Exercise aim = Return the count of lines that hold the string "shown", with no other words.
§
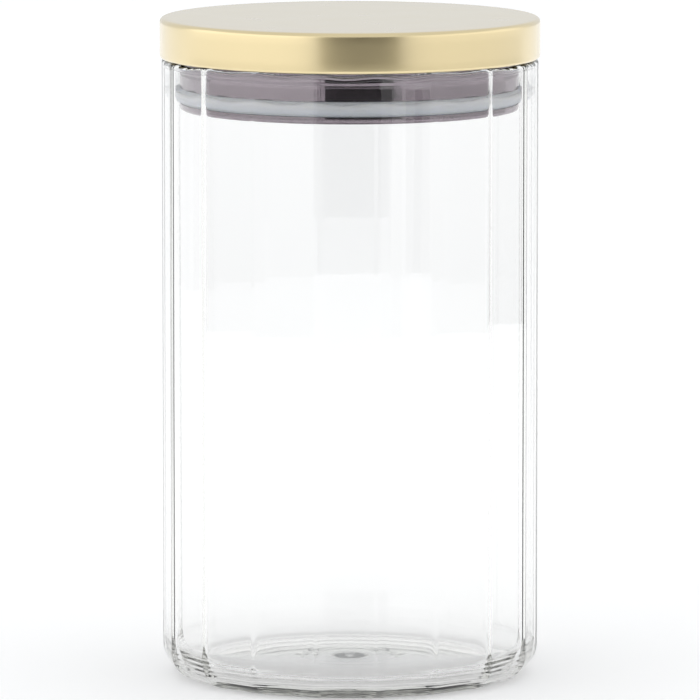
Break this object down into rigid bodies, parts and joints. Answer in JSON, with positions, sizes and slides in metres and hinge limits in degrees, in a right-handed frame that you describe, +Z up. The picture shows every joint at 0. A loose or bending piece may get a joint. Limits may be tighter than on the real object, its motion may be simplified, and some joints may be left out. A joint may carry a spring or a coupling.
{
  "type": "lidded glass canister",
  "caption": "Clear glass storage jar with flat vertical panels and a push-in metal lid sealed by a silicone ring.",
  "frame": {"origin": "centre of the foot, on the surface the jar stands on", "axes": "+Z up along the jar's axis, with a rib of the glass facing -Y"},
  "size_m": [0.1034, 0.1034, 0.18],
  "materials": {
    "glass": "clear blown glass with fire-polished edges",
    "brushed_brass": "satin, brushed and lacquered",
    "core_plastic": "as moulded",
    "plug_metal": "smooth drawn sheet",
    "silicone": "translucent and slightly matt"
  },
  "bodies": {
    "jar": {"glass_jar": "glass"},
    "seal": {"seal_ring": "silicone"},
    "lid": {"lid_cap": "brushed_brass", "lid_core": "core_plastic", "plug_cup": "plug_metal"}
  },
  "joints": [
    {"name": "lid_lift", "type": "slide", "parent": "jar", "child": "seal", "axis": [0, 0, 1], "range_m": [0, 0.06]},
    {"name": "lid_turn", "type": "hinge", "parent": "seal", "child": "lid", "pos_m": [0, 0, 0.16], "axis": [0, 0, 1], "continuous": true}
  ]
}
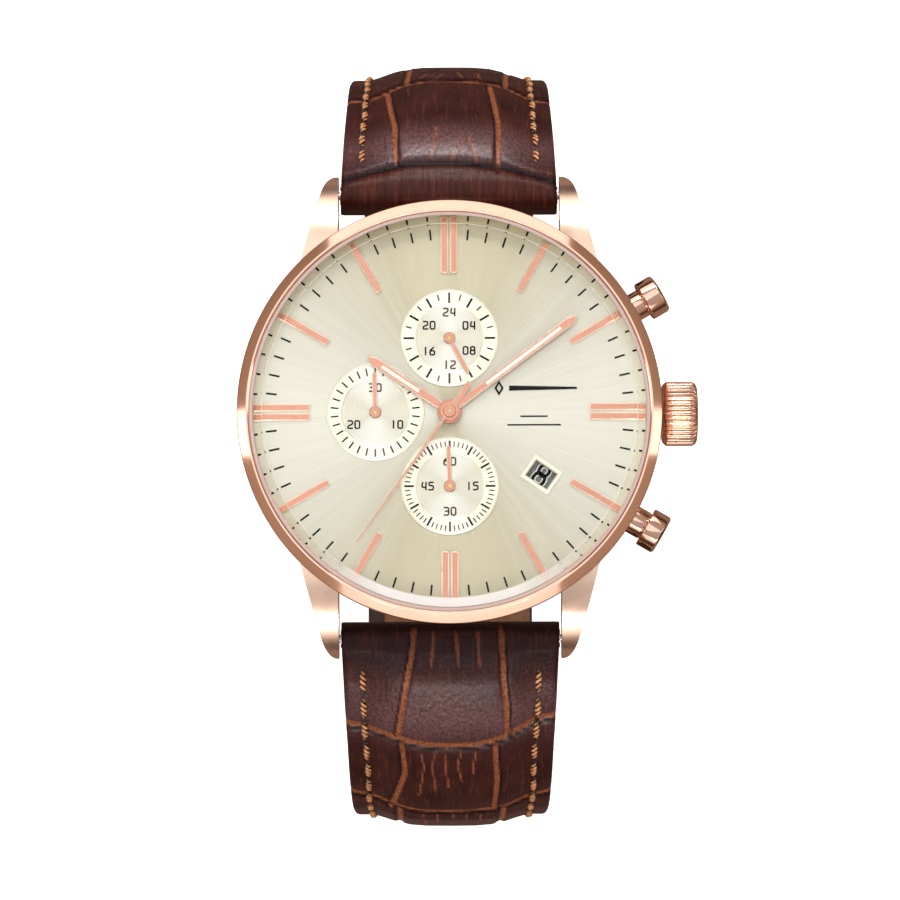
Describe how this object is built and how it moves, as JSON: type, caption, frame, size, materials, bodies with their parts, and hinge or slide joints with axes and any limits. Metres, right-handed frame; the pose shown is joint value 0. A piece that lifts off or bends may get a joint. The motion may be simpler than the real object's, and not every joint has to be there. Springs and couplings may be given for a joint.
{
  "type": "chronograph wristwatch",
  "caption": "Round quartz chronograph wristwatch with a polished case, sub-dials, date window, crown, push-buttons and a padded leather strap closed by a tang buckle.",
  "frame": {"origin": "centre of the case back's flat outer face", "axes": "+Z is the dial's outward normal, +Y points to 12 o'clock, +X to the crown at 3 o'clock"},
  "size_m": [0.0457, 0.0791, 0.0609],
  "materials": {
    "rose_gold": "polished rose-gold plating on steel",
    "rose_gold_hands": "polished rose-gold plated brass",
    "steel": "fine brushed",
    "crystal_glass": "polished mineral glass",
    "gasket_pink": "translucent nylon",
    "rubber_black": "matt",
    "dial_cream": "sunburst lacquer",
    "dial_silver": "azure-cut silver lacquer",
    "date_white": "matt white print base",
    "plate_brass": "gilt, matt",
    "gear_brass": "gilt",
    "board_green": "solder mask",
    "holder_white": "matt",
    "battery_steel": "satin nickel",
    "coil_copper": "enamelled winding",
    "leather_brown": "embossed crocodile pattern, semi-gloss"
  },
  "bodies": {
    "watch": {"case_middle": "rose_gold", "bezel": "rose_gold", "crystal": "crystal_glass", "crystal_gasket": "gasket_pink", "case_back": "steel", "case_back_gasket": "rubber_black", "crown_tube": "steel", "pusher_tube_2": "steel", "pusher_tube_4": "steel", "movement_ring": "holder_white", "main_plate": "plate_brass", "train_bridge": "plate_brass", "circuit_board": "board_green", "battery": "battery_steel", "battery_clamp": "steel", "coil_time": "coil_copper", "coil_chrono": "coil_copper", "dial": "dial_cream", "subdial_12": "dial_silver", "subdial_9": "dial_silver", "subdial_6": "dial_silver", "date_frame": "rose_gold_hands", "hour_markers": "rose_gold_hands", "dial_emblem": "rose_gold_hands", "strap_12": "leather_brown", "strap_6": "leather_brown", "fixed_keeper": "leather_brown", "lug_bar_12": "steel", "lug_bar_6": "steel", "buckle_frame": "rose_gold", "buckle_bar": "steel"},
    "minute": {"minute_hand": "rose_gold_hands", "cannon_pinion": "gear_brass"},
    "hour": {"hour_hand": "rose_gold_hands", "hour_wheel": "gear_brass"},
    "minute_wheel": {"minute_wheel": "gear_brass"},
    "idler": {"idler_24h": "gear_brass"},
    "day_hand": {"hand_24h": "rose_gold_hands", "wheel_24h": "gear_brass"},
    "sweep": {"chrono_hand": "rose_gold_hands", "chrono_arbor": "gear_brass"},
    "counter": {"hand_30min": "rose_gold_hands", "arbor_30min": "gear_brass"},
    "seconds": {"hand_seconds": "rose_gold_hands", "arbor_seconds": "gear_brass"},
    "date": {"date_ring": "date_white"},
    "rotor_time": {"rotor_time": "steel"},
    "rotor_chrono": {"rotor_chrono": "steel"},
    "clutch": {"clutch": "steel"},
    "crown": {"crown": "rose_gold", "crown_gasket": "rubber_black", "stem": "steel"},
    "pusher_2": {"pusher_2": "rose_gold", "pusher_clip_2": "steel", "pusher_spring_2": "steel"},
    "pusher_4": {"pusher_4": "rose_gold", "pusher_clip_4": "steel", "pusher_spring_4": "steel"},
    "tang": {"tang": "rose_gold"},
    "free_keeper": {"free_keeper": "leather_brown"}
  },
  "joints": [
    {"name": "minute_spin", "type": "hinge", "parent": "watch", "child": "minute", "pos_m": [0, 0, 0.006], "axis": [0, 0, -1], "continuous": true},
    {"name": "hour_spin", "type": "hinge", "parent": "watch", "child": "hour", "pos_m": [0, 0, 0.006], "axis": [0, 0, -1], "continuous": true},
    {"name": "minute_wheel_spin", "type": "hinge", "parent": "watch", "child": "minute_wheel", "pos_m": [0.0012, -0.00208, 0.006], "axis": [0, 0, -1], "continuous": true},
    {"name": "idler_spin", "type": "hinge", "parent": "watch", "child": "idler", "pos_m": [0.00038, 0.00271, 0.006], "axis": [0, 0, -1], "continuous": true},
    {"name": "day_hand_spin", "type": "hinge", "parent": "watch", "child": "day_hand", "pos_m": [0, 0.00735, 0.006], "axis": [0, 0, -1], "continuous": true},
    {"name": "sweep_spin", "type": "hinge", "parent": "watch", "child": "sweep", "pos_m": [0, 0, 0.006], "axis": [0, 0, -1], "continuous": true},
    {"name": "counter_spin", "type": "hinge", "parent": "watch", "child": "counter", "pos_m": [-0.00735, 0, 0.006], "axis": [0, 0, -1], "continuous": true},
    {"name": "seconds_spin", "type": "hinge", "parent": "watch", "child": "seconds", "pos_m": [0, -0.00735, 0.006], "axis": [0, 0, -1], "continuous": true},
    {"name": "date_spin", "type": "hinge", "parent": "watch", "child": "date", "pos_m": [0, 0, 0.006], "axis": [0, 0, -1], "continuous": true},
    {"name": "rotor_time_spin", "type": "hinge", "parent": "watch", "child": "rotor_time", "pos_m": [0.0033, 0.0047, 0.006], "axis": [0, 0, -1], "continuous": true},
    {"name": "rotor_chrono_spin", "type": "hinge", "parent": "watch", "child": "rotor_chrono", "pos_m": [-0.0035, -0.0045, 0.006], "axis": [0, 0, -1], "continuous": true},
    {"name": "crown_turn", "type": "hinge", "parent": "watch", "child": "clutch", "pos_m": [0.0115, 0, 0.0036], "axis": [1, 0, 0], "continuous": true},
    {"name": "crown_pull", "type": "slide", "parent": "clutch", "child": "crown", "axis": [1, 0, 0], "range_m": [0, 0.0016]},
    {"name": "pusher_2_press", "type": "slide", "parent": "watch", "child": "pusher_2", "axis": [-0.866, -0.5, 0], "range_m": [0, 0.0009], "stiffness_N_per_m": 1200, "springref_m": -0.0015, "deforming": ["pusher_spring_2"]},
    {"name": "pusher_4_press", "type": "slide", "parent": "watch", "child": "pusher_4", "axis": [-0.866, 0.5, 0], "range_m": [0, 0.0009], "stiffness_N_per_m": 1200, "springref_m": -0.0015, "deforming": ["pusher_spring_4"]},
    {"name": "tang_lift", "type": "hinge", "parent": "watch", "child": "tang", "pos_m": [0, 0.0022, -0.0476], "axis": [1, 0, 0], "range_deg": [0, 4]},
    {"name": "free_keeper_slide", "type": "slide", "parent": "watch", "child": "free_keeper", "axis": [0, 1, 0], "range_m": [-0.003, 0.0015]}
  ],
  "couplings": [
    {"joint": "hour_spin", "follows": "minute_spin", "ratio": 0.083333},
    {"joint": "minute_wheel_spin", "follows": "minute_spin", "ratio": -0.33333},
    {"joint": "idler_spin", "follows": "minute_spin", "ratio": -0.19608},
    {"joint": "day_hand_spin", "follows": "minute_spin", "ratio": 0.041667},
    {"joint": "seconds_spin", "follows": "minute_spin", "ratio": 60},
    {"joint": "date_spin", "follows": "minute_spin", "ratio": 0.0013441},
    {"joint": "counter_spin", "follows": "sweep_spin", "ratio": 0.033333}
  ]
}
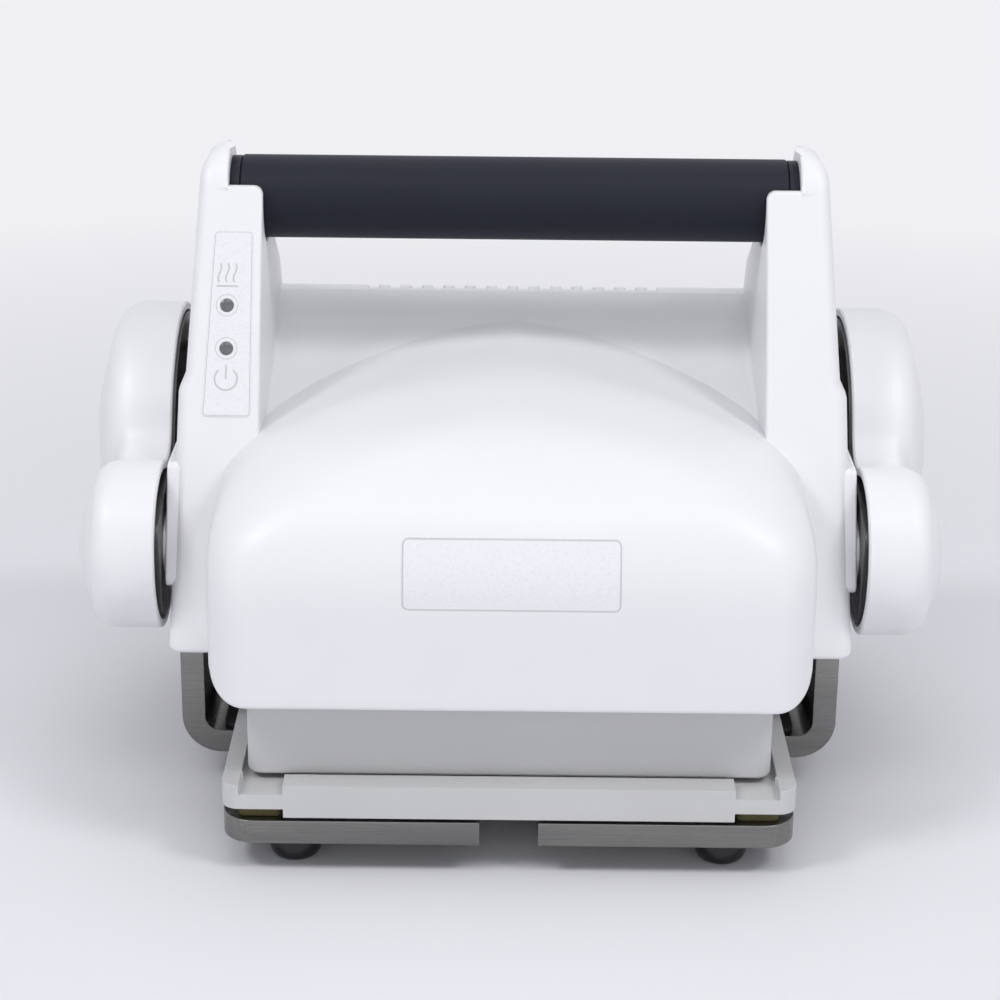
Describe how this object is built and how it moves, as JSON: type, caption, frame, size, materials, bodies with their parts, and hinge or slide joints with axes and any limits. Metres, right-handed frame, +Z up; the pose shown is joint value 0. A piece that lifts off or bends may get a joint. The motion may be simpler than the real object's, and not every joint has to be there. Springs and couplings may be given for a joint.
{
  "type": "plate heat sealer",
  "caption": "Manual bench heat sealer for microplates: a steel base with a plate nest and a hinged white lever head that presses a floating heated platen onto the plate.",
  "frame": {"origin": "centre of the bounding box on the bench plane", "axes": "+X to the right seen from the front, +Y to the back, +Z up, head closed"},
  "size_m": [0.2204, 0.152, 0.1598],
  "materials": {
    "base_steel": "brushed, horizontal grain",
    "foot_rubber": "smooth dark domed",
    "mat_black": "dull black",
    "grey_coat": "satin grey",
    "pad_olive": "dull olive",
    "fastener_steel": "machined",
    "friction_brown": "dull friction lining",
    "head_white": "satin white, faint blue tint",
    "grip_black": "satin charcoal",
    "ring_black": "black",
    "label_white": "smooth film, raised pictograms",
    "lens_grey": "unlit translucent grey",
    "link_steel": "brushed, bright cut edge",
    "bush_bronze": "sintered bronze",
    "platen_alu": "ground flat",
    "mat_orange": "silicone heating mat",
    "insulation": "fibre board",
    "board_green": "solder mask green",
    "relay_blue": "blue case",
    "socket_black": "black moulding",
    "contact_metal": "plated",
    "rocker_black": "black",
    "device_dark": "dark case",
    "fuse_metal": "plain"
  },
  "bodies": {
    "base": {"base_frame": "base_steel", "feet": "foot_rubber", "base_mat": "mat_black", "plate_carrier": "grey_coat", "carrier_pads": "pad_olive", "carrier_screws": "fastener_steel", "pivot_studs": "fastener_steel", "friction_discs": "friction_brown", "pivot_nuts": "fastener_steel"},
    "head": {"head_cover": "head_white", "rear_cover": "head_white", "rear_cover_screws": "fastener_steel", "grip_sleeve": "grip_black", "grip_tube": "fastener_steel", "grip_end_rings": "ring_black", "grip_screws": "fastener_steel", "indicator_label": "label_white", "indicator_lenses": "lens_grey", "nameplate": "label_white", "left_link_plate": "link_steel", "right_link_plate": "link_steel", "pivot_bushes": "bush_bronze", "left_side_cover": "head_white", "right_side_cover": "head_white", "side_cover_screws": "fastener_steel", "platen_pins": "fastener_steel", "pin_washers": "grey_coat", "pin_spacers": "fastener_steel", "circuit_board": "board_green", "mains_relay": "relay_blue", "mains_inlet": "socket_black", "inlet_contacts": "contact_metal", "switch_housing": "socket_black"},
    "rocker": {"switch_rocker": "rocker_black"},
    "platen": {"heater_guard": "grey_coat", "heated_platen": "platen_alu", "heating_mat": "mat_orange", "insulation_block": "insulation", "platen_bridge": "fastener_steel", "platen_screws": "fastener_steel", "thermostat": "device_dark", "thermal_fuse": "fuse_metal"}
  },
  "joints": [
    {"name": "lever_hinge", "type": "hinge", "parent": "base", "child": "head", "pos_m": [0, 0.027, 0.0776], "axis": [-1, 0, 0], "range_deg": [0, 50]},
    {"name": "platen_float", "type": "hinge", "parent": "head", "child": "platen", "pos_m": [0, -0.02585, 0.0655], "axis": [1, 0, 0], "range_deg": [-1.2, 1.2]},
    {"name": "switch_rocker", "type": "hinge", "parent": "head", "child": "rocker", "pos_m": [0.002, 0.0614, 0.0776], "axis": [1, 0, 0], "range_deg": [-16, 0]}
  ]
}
§
Finished exercise = 2